His new propeller group quickly discovered that the faulty operation of the British hub had been due to distortion of the casing, which allowed oil to leak and reduced the pressure available to swivel the blades. The obvious answer was a stiffer hub, and within weeks a casing had been machined from a solid forging like the banjo of a truck back-axle. There followed a most successful ground test, the first ever with a British v-p propeller, and then a 100-hour flight programme with a Mercury-powered Gauntlet fighter. But by this time, in 1935, de Havilland Aircraft had followed Fedden's advice, picked up the Hamilton licence, and was tooling-up for quantity production. From the summer of 1934 Fedden had added an oil control valve for the Hamilton propeller to all his latest production Mercury and Pegasus engines, and in fact roughly nine out of every ten of these engines sold throughout Europe up to 1939 were fitted with Hamilton three-blade propellers (to the chagrin of the Bristol Board). Another propeller rival was Rolls-Royce, which had also been given an order for two HeleShaw propellers by Dowding and had been developing it along different lines. Bristol's hub used a cylinder with radial pins sliding inside the forged steel hub, while the Rolls design used a fixed inner piston carrying an external sliding cylinder driving the blades by push-pull rods. Fedden was not anxious to see two versions of the Hele-Shaw; his passion was for mass-production of the best standardised article. And what really depressed him beyond measure was that the Bristol Board still wanted to have nothing to do with propellers. This time the main excuse was that such a venture would not be worth the candle as de Havilland was taking all the business with the Hamilton propeller!
Fedden once again decided to do something he called "rather unconstitutional". He invited two of the top Rolls men, Arthur (later Sir Arthur) Sidgreaves and E W (later Lord) Hives, to lunch at the Royal Thames Yacht Club in London - Fedden's favourite club, and suitable neutral territory for a chat with his greatest rivals. He expressed his concern at the failure of the Bristol Board to authorise production of his propeller, and emphasised that the development problems were solved. He stressed that "In the national interest we must set up a unified modern propeller production programme for Britain". He suggested the two great rivals should get together on propellers, produce an agreed design and set up a jointly-owned company to make it. Before they got up from lunch the broad agreement had been reached. There now only remained the hesitant Bristol Board, but to Fedden's delight they accepted the idea. Fedden picked one of his original Fishponds team, Bill Stammers, to be general manager of the new company, and Stammers coined its name, Rotol, by merging the names of its two parents. Sidgreaves was appointed chairman, Sir Stanley White deputy chairman, and Fedden and Hives were made directors. To get things going, an office and small factory were rented at Llanthony Road, Gloucester, where the design was completed and small-scale production started in the winter of 1936-7. Meanwhile Fedden searched with Haldenby of Rolls-Royce for a permanent site, nearly finding one at Shrewsbury, and finally went with Whitehead and Stammers to see a site midway between Gloucester and Cheltenham. It was perfect, and they straight away pegged out the grass from the plan of the great factory they had prepared. By mid-1937 the Rotol works was taking shape, and production began by the end of that year.

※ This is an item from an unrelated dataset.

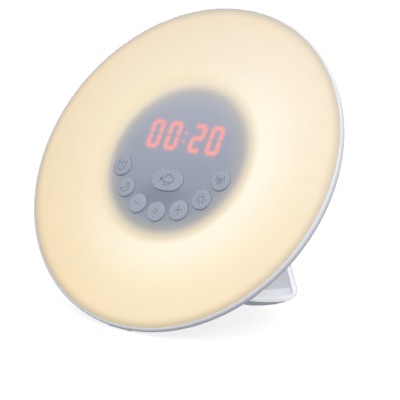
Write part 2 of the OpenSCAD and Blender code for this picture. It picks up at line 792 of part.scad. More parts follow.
module round_key(a) color([0.66, 0.69, 0.74]) in_body() translate(key_place(a)) {
    r = key_d / 2;
    rotate_extrude() polygon(concat(
        [[0, key_top], [r - 3 * key_soft, key_top - key_crown]],
        [for (i = [0:4]) let (t = 22.5 * i)
            [r - key_soft * (1 - sin(t)), key_top - 2 * key_crown - key_soft * (1 - cos(t))]],
        [[r, flange_top], [r + flange_w, flange_top], [r + flange_w, flange_back],
         [stem_r, flange_back], [stem_r, stem_end], [0, stem_end]]
    ));
}

module key_alarm() round_key(key_angles[0]);
module key_sleep() round_key(key_angles[1]);
module key_minus() round_key(key_angles[2]);
module key_light() round_key(key_angles[3]);
module key_plus() round_key(key_angles[4]);
module key_brightness() round_key(key_angles[5]);
module key_radio() round_key(key_angles[6]);

module key_sound() color([0.66, 0.69, 0.74]) in_body() translate(oval_place) {
    soft = key_soft;
    hull() {
        translate([0, 0, flange_top]) linear_extrude(key_top - flange_top - soft) oval_2d(oval_w, oval_h);
        for (step = [[0.3, 0.7], [0, 2.4]]) translate([0, 0, key_top - step[0] * soft - SKIN])
            linear_extrude(SKIN) oval_2d(oval_w - step[1] * soft, oval_h - step[1] * soft);
    }
    translate([0, 0, flange_back]) linear_extrude(flange_t + SKIN)
        oval_2d(oval_w + 2 * flange_w, oval_h + 2 * flange_w);
    bar_z(stem_r, stem_end, flange_back + SKIN);
}

// ---------------------------------------------------------------- parts on the main board

module clock_chip() color([0.12, 0.12, 0.13]) in_body() translate(clock_chip_place)
    block(clock_chip_size[0], clock_chip_size[1], board_back - clock_chip_size[2], board_back);

module radio_chip() color([0.14, 0.14, 0.15]) in_body() translate(radio_chip_place)
    block(radio_chip_size[0], radio_chip_size[1], board_back - radio_chip_size[2], board_back);

module crystal() color([0.78, 0.78, 0.8]) in_body() translate(crystal_place)
    bar_z(crystal_size[0], board_back - crystal_size[1], board_back);

module capacitors() color([0.25, 0.3, 0.55]) in_body() around(capacitor_ring_r, capacitor_angles)
    bar_z(capacitor_size[0], board_back - capacitor_size[1], board_back);

module wire_sockets() color([0.93, 0.93, 0.9]) in_body()
    for (p = [speaker_plug, led_plug, cell_plug, power_plug])
        translate(p) block(plug_size[0], plug_size[1], board_back - plug_size[2], board_back);

module led_lead() color([0.8, 0.15, 0.12]) in_body() for (s = [-1, 1]) {
    x = s * lead_pitch;
    wire([[x, -led_wire_r, -tray_depth], [x, -led_wire_r, lead_level],
        [x, led_plug[1] - plug_size[1] / 2, lead_level]], lead_r);
}

module speaker_lead() color([0.15, 0.15, 0.16]) in_body() for (s = [-1, 1]) {
    y = speaker_up + s * lead_pitch;
    level = (basket_top + plug_back) / 2;
    wire([[magnet_r + lead_start_gap, y, level], [speaker_plug[0], y, level],
        [speaker_plug[0], y, plug_back]], lead_r);
}

// A lead that rises from a part in the hub, runs under the board and ends in a wire socket
module hub_lead(from, start_z, run_z, to) for (s = [-1, 1]) {
    x = s * lead_pitch;
    wire([[from[0] + x, from[1], start_z], [from[0] + x, from[1], run_z],
        [to[0] + x, to[1], run_z], [to[0] + x, to[1], plug_back]], lead_r);
}

module cell_lead() color([0.8, 0.15, 0.12]) in_body()
    hub_lead([cup_x + cell_lead_in, side_fit_up], cup_floor + cup_floor_t, plug_back - lead_clear, cell_plug);

module power_lead() color([0.15, 0.15, 0.16]) in_body() {
    start_z = socket_front + socket_board_t;
    hub_lead([socket_x - power_lead_in, side_fit_up], start_z, (start_z + plug_back) / 2, power_plug);
}

module antenna_wire() color([0.2, 0.2, 0.22]) in_body() rotate(antenna_turn) {
    ring_r = rim_r - antenna_inset;
    level = dish_inner(ring_r) + lead_r + antenna_lift;
    under = -tray_depth - tray_wall - antenna_drop;
    pad_x = tube_r - antenna_pad;
    translate([0, 0, level]) rotate_extrude(angle = antenna_sweep) translate([ring_r, 0]) circle(r = lead_r);
    translate([ring_r, 0, level]) sphere(r = joint_swell * lead_r);
    wire([[ring_r, 0, level], [ring_r - antenna_slope, 0, under], [pad_x, 0, under],
        [pad_x, 0, board_back]], antenna_tail_r);
}

// ---------------------------------------------------------------- loudspeaker

module speaker_gasket() color([0.15, 0.15, 0.15]) in_body() translate([0, speaker_up, 0])
    ring_z(speaker_r, speaker_r - gasket_w, hub_in, speaker_front);

module speaker_frame() color([0.35, 0.36, 0.38]) in_body() translate([0, speaker_up, 0]) difference() {
    union() {
        bar_z(speaker_r, speaker_front, speaker_front + frame_t);
        translate([0, 0, speaker_front + frame_t - SKIN])
            cylinder(r1 = speaker_r - basket_wall, r2 = magnet_r, h = basket_h + SKIN);
        around(ear_reach, ear_angles) bar_z(ear_r, ear_plane, ear_plane + frame_t);
        for (a = ear_angles) rotate(a) translate([ear_start, -ear_arm_w / 2, ear_plane])
            cube([ear_reach - ear_start, ear_arm_w, frame_t]);
    }
    translate([0, 0, speaker_front - SKIN]) cylinder(r1 = speaker_r - gasket_w + CUT,
        r2 = magnet_r - basket_wall, h = frame_t + basket_h - basket_floor_t);
    around(ear_reach, ear_angles) bar_z(screw_r + screw_clear, ear_plane - CUT, ear_plane + frame_t + CUT);
    bar_z(pole_r + pole_gap, -hub_depth, 0);
}

module speaker_magnet() color([0.3, 0.3, 0.32]) in_body() translate([0, speaker_up, 0]) {
    bar_z(magnet_r, basket_top, basket_top + magnet_t);
    bar_z(pole_r, basket_top - pole_t, basket_top + SKIN);
}

module speaker_cone() color([0.12, 0.12, 0.12]) in_body() translate([0, speaker_up, 0]) {
    wide = speaker_r - gasket_w - cone_gap;
    z = [for (rise = cone_rise) speaker_front + rise];
    rotate_extrude()
        polygon([[wide, z[0]], [wide, z[1]], [cone_cap_r, z[5]], [0, z[3]], [0, z[2]], [cone_cap_r, z[4]]]);
}

module speaker_screws() color([0.7, 0.7, 0.72]) in_body() translate([0, speaker_up, ear_plane + frame_t])
    around(ear_reach, ear_angles)
        screw(screw_r, frame_t + ear_boss_h - pilot_end - screw_end_gap, head_r, head_t);

// ---------------------------------------------------------------- socket and battery

module power_socket() color([0.75, 0.76, 0.78]) in_body() translate([socket_x, side_fit_up, 0]) {
    difference() {
        block(socket_w, socket_h, recess_floor, socket_front);
        block(socket_w - 2 * socket_wall, socket_h - 2 * socket_wall, recess_floor - CUT,
            socket_front - socket_back_t);
    }
    block(tongue_size[0], tongue_size[1], recess_floor + tongue_inset, socket_front - socket_back_t + SKIN);
}

module socket_board() color([0.1, 0.4, 0.25]) in_body() translate([socket_x, side_fit_up, 0]) difference() {
    block(socket_board_w, socket_board_h, socket_front, socket_front + socket_board_t);
    for (s = [-1, 1]) translate([s * socket_screw_x, 0, 0])
        bar_z(screw_r + screw_clear, socket_front - CUT, socket_front + socket_board_t + CUT);
}

module socket_screws() color([0.7, 0.7, 0.72]) in_body() for (s = [-1, 1])
    translate([socket_x + s * socket_screw_x, side_fit_up, socket_front + socket_board_t])
        screw(screw_r, socket_board_t + screw_bite, head_r, head_t);

module coin_cell() color([0.8, 0.8, 0.8]) in_body() translate([cup_x, side_fit_up, 0]) {
    bar_z(cell_d / 2, cell_back, cell_front - cell_step[1]);
    bar_z(cell_d / 2 - cell_step[0], cell_front - cell_step[1] - SKIN, cell_front);
}

module cell_contacts() color([0.85, 0.72, 0.35]) in_body() translate([cup_x, side_fit_up, 0]) {
    bar_z(contact_r, cup_floor - contact_t, cup_floor);
    difference() {
        block(spring_w, spring_out, cell_front, cup_floor - contact_t + SKIN);
        block(spring_w + CUT, spring_in, cell_front - CUT, cup_floor + CUT);
    }
}

module battery_door() color([0.93, 0.93, 0.95]) in_body() difference() {
    door_shape(0, -hub_depth, door_in);
    at_tab() {
        bar_z(screw_r + screw_clear, -hub_depth - CUT, door_in + CUT);
        bar_z(head_r + screw_clear, -hub_depth - CUT, door_in - door_land_t);
    }
    translate([cup_x, side_fit_up, 0]) rotate(tab_angle) for (i = [-1:1])
        translate([0, i * door_rib_pitch, 0])
            block(door_rib[0], door_rib[1], -hub_depth - CUT, -hub_depth + door_rib[2]);
}

module door_screw() color([0.7, 0.7, 0.72]) in_body() at_tab() translate([0, 0, door_in - door_land_t])
    mirror([0, 0, 1]) screw(screw_r, door_screw_len, head_r, slot_t + SKIN);

module case_screws() color([0.6, 0.6, 0.62]) in_body() around(case_screw_r, case_screw_angles)
    translate([0, 0, case_seat]) mirror([0, 0, 1]) screw(screw_r, case_screw_len, case_head_r, case_head_t);

// ---------------------------------------------------------------- stand

// Outline of the stand seen from its hollow side: a foot with a straight middle and arched
// ends, round corners and tapered sides
function stand_outline(half_w, foot_y, corner, arch_r, top_y) = let (
    arch_c = [foot_flat, foot_y + arch_r],
    cx = half_w - corner,
    cy = arch_c[1] - sqrt(pow(arch_r - corner, 2) - pow(cx - foot_flat, 2)),
    turn = atan2(cy - arch_c[1], cx - foot_flat),
    side = [cx + corner * cos(stand_taper), cy + corner * sin(stand_taper)],
    top_x = side[0] - (top_y - side[1]) * tan(stand_taper),
    half = concat(
        [for (i = [0:5]) let (a = -90 + (turn + 90) * i / 5) arch_c + arch_r * [cos(a), sin(a)]],
        [for (i = [1:6]) let (a = turn + (stand_taper - turn) * i / 6) [cx, cy] + corner * [cos(a), sin(a)]],
        [[top_x, top_y]]
    )
) concat(half, [for (i = [len(half) - 1:-1:0]) [-half[i][0], half[i][1]]]);

// A slab of the stand's outline, smaller by inset on its sides and by lift at its foot
module stand_slab(inset, lift, top_y, z0, z1) translate([0, 0, z0]) linear_extrude(z1 - z0)
    polygon(stand_outline(stand_w / 2 - inset, -stand_len + lift, stand_corner - inset,
        foot_arch_r - lift, top_y));

module stand() color([0.94, 0.94, 0.97]) in_stand() difference() {
    union() {
        difference() {
            hull() {
                stand_slab(back_bevel, back_bevel, 0, stand_back, stand_back + back_flat_t);
                stand_slab(0, 0, 0, stand_back + back_bevel, stand_front);
            }
            hull() {
                stand_slab(side_wall, foot_bar + foot_ramp, tray_top, plate_front, stand_front);
                stand_slab(side_wall, foot_bar, tray_top, stand_front - lip_t, stand_front + CUT);
            }
        }
        bar_x(barrel_r, -barrel_end, barrel_end);
        translate([-heel_half_w, 0, -heel_t / 2]) cube([2 * heel_half_w, heel_len, heel_t]);
    }
    for (s = [-1, 1]) {
        translate([s > 0 ? slot_in : -slot_out, -lug_r - slot_end_gap, -FAR / 2])
            cube([slot_out - slot_in, FAR, FAR]);
        bar_x(pin_d / 2, s > 0 ? pin_in : -pin_out, s > 0 ? pin_out : -pin_in);
        translate([s > 0 ? barrel_end : -barrel_end - FAR, -barrel_r - shoulder_gap, -FAR / 2]) cube(FAR);
    }
}

module hinge_pins() color([0.75, 0.76, 0.78]) in_stand() for (s = [-1, 1])
    bar_x(pin_d / 2, s > 0 ? pin_in : -pin_out, s > 0 ? pin_out : -pin_in);

module hinge_washers() color([0.78, 0.79, 0.8]) in_stand() for (s = [-1, 1]) difference() {
    edge = slot_out - washer_t;
    bar_x(washer_r, s > 0 ? edge : -slot_out, s > 0 ? slot_out : -edge);
    bar_x(pin_d / 2 + pin_gap, -FAR, FAR);
}

// Two rubber feet under the lower edge, ground flat where they meet the table
module stand_feet() color([0.35, 0.35, 0.38]) difference() {
    in_stand() intersection() {
        difference() {
            translate([0, 0, stand_back + back_bevel]) linear_extrude(stand_t - back_bevel)
                polygon(stand_outline(stand_w / 2 - pad_inset, -stand_len - pad_drop,
                    stand_corner - pad_corner_trim, pad_arch_r, 0));
            translate([0, 0, stand_back - CUT]) linear_extrude(stand_t + 2 * CUT)
                polygon(stand_outline(stand_w / 2, -stand_len, stand_corner, foot_arch_r, CUT));
        }
        for (s = [-1, 1]) translate([s > 0 ? pad_start : -pad_end, -FAR / 2, -FAR / 2])
            cube([pad_end - pad_start, FAR, FAR]);
    }
    translate([-FAR / 2, -FAR / 2, -FAR]) cube(FAR);
}

// ---------------------------------------------------------------- pieces

front_cover();
screen_film();
light_tray();
back_shell();
rim_foot();
led_board();
leds();
led_board_screws();
main_board();
board_screws();
display_block();
display_digits();
key_switches();
key_mat();
key_alarm();
key_sleep();
key_minus();
key_light();
key_plus();
key_brightness();
key_radio();
key_sound();
clock_chip();
radio_chip();
crystal();
capacitors();
wire_sockets();
led_lead();
speaker_lead();
cell_lead();
power_lead();
antenna_wire();
speaker_gasket();
speaker_frame();
speaker_magnet();
speaker_cone();
speaker_screws();
power_socket();
socket_board();
socket_screws();
coin_cell();
cell_contacts();
battery_door();
door_screw();
case_screws();
stand();
hinge_pins();
hinge_washers();
stand_feet();
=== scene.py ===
"""Sunrise alarm clock: the looks of the round, back-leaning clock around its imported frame.

The face has its own axes, in which most pieces are drawn: X to the right, V up the face and
N out of the face, with N = 0 at the front edge of the rim. Lengths there are in millimetres,
and face_matrix() turns them into the frame's metres. The stand is drawn the same way in the
axes of stand_matrix(), whose origin is the hinge.
"""
import json
from functools import wraps
from math import atan2, cos, degrees, hypot, pi, radians, sin, sqrt, tan

import bmesh
import bpy
from bpy.props import FloatProperty, FloatVectorProperty, IntProperty
from mathutils import Matrix, Vector


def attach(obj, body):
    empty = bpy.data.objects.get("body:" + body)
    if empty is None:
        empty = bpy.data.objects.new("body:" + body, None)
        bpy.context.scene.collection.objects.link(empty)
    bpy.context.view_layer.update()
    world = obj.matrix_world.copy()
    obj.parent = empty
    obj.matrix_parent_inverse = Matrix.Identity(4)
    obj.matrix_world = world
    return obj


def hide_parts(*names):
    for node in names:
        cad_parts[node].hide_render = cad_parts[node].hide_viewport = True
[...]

In late 1935 William E Prytherch, of the National Physical Laboratory, was invited by Fedden to a meeting at the Air Ministry. He recalls, "I was astonished that such a boyish man should wield so much influence. The gist of the gloomy meeting was Fedden's insistence that the forthcoming British monoplane fighters would be too slow to catch the new Messerschmitt, and said that an extra 12 mph would be needed. He said the Merlin engine gave adequate power, but that the Watts or Jablo fixed-pitch wooden propellers could not translate this power into thrust at maximum speed. He turned to me and asked 'Can you make large forgings in magnesium alloy?' I replied that I saw no reason why this should not be possible.
"On leaving the meeting a hand fell on my shoulder. It belonged to W C Devereux of High Duty Alloys, who astonished me by saying not only that the whole of his organisation was at my disposal but that he would give me £250 if I produced a satisfactory forging. I was not used to doing things for money, and to avoid difficulties I joined HOA. Fedden was unbelievably exacting. Making small test forgings that met his specifications was one thing, but achieving all his figures, in every part of a large forging, tested in every direction, took 18 months of often heartbreaking slogging.

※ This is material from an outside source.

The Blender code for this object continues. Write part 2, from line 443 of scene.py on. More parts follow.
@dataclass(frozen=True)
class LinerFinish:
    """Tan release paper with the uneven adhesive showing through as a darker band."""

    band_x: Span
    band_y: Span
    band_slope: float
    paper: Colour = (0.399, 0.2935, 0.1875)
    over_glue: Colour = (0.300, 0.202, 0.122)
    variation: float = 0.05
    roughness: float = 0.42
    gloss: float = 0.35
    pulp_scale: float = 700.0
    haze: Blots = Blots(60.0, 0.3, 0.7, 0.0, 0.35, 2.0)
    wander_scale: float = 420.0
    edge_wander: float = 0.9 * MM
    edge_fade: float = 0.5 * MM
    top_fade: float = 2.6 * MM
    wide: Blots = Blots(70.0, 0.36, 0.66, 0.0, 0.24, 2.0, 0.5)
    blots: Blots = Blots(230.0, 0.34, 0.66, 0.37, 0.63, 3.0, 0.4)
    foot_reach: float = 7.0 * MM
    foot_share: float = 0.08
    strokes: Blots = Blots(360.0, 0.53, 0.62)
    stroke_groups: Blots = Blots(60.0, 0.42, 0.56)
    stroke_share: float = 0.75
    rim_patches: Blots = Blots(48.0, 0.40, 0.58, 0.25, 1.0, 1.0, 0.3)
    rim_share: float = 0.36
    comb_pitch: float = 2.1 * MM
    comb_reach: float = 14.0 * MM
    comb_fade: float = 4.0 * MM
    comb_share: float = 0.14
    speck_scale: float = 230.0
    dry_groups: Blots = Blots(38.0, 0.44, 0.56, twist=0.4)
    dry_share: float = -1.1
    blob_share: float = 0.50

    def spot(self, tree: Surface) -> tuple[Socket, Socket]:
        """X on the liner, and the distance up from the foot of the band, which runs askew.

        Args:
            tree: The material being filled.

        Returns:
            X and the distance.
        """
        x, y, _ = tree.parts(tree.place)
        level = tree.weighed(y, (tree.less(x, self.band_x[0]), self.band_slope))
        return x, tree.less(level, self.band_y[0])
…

"At last we produced forgings that met Fedden's requirements. The Ministry ordered 27 of them, to be made into three-blade propellers. Three of these propellers were fitted to specially prepared Vickers Wellesley bombers. The advertised objective was to break the world long-distance record, but the real and secret objective was to test the endurance of the magnesium-alloy blades." As described later, the long range flight also tested Pegasus engines in a new cowling, running on 100-octane fuel. The new Rotol propellers performed flawlessly.
Prytherch continues, "Following this, the Ministry ordered HOA magnesium-alloy blades by the thousand. When they were fitted to Spitfires and Hurricanes the maximum speed was increased by 20 to 27 mph, coupled with better take-off and faster diving speeds. I doubt if this would have been achieved in time for the Battle of Britain without Fedden's drive and determination, so in my view he made a big contribution to our victory in that battle."
Rotol Airscrews Ltd had two strings to its bow. The main product was the all-British hydraulic propeller, which at first had blades of magnesium alloy but by 1939 was switching to densified wood. The second product was an American propeller of completely different form, the Curtiss Electric. This had been designed as a fully variable answer to the newly developed constant-speed version of the Hamilton, and as it was completely developed and qualified Rotol bought the licence as an insurance. Both propellers went into mass production. After 1942 the hydraulic type was continued alone, and it remains in production to this day in much refined forms, together with many other products, in what became Dowty Rotol, and is now Dowty Aerospace.
Sorry about the italics - I can't work out how to make a readable quote box.